**Requirements:** In the entries below, which lines run from the one containing "Recreate this object" to the one containing "vase of water."? Copy exactly those lines, ends included, and no others.

**Data lines:**
^^^^^^^^^^^^^^^^
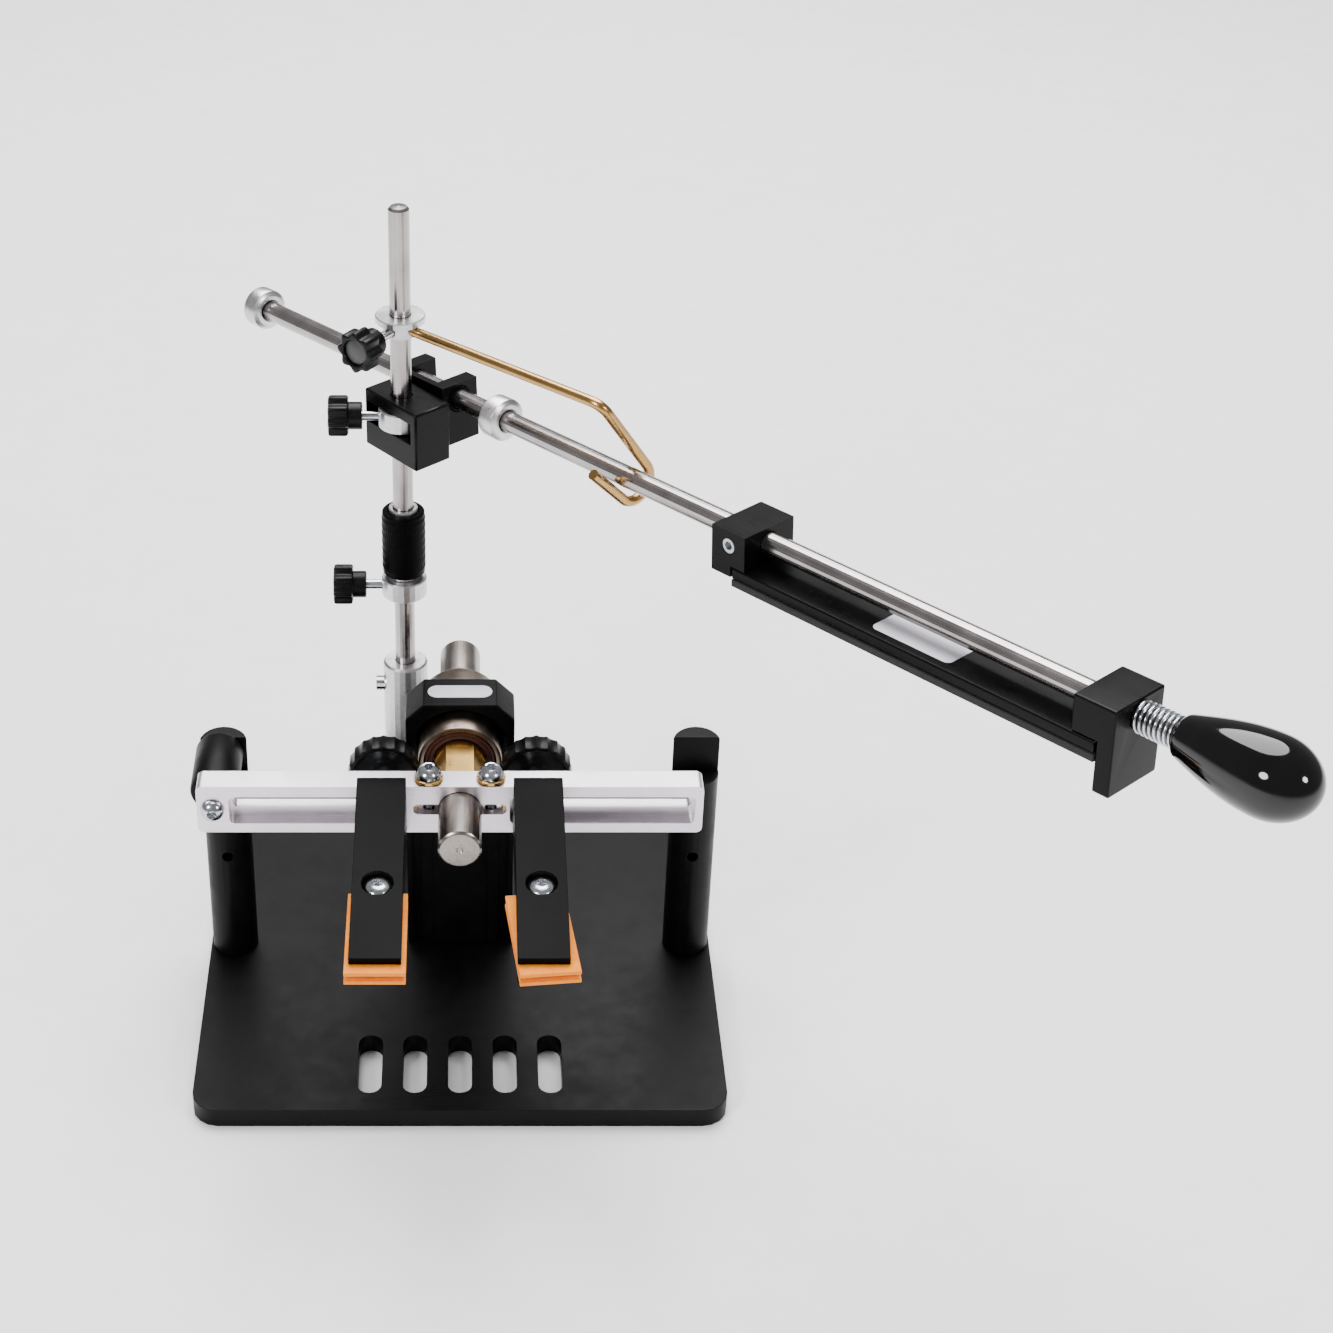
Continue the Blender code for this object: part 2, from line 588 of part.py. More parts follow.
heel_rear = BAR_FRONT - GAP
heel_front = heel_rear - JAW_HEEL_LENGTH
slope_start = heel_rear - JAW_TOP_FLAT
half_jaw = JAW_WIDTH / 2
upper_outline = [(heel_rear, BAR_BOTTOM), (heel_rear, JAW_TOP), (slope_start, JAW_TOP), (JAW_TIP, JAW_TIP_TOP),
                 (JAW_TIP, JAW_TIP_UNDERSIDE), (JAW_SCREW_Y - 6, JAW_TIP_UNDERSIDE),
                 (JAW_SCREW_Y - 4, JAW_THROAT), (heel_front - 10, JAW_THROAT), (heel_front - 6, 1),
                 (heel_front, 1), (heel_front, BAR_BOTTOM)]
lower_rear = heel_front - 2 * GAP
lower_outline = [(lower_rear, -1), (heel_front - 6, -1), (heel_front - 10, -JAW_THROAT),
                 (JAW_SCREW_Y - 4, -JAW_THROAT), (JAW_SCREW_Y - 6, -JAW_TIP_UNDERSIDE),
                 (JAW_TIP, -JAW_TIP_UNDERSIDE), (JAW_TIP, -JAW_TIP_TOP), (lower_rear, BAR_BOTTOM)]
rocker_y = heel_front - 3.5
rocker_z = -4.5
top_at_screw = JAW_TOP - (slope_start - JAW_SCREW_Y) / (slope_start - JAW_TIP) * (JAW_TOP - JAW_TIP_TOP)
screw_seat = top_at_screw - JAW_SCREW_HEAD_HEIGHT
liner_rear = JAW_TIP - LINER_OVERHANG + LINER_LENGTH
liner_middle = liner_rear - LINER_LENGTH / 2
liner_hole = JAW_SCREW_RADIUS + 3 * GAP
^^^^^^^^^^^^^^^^
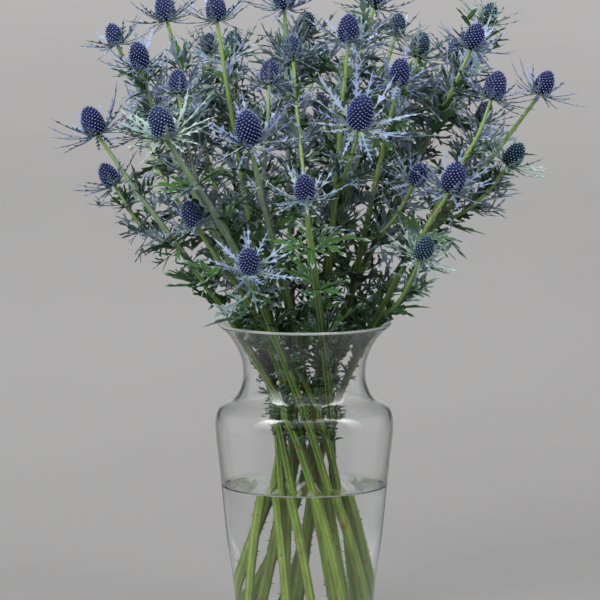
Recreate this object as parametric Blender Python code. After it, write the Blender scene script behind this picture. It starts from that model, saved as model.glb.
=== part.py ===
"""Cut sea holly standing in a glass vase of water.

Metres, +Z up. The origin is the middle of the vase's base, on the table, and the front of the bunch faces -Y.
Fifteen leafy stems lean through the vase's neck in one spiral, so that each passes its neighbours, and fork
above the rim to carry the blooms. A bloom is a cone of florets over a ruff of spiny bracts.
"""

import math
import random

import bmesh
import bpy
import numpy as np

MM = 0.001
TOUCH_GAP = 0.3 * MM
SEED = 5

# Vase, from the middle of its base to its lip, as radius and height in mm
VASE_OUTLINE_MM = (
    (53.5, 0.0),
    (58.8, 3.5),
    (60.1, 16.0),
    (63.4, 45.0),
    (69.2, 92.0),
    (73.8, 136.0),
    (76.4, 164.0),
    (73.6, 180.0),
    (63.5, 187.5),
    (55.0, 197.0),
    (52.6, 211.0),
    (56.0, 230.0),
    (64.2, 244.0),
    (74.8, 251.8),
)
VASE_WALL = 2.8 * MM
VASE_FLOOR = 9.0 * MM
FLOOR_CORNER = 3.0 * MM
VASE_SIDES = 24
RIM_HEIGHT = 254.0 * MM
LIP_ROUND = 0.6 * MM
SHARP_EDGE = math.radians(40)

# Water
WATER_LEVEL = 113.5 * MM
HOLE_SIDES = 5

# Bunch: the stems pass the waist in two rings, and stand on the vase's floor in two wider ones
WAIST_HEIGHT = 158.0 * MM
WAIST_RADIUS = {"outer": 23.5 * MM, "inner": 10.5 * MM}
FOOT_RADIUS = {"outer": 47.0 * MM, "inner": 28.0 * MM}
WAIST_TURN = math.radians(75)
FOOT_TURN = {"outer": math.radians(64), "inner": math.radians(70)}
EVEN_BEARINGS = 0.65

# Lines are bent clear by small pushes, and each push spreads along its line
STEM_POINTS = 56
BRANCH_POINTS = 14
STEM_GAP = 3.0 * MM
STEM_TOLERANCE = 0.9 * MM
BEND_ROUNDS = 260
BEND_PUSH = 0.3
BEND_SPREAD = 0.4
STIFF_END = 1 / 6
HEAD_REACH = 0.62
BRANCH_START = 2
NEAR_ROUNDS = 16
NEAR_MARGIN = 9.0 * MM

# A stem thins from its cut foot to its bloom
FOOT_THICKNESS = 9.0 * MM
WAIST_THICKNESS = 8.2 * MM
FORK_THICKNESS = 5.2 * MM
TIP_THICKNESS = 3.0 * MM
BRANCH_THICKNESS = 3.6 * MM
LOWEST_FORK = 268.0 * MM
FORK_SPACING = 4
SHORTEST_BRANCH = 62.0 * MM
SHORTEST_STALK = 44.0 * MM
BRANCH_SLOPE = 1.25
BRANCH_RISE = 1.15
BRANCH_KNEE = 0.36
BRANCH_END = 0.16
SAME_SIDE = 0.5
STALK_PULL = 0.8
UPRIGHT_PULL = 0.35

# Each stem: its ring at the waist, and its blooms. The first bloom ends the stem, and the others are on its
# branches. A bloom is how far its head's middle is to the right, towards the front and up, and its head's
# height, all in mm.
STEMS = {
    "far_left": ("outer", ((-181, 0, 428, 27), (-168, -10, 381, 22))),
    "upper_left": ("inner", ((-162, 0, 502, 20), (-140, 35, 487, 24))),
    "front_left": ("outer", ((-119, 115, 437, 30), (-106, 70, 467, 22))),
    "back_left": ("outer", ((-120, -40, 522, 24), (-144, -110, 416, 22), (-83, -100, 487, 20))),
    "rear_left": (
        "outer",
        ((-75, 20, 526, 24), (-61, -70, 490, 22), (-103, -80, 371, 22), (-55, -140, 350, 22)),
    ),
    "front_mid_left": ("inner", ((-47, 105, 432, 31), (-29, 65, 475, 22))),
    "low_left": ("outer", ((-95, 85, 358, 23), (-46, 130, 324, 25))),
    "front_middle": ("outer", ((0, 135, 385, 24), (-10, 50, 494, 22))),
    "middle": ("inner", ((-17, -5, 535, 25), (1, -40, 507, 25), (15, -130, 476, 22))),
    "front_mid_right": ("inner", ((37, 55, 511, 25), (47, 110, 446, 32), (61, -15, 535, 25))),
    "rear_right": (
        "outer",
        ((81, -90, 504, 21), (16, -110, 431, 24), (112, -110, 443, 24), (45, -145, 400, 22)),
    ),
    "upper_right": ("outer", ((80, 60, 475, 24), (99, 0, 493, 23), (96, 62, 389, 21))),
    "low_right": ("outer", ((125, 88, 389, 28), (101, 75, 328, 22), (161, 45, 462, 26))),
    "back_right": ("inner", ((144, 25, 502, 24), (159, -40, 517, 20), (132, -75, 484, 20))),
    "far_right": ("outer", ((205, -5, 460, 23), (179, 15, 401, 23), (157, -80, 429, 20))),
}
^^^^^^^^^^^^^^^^
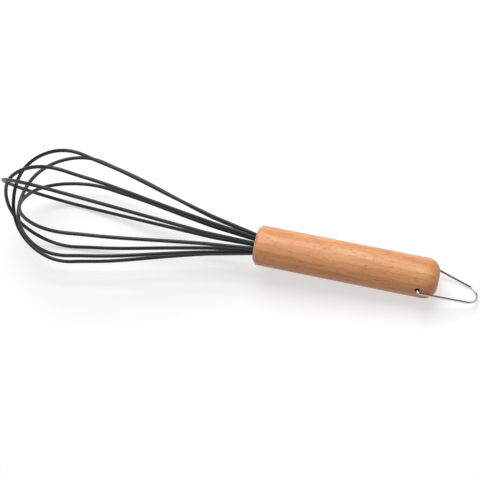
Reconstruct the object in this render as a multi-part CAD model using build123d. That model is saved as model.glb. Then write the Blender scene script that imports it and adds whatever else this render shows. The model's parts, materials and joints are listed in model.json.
^^^^^^^^^^^^^^^^
**Correct output:**
Recreate this object as parametric Blender Python code. After it, write the Blender scene script behind this picture. It starts from that model, saved as model.glb.
=== part.py ===
"""Cut sea holly standing in a glass vase of water.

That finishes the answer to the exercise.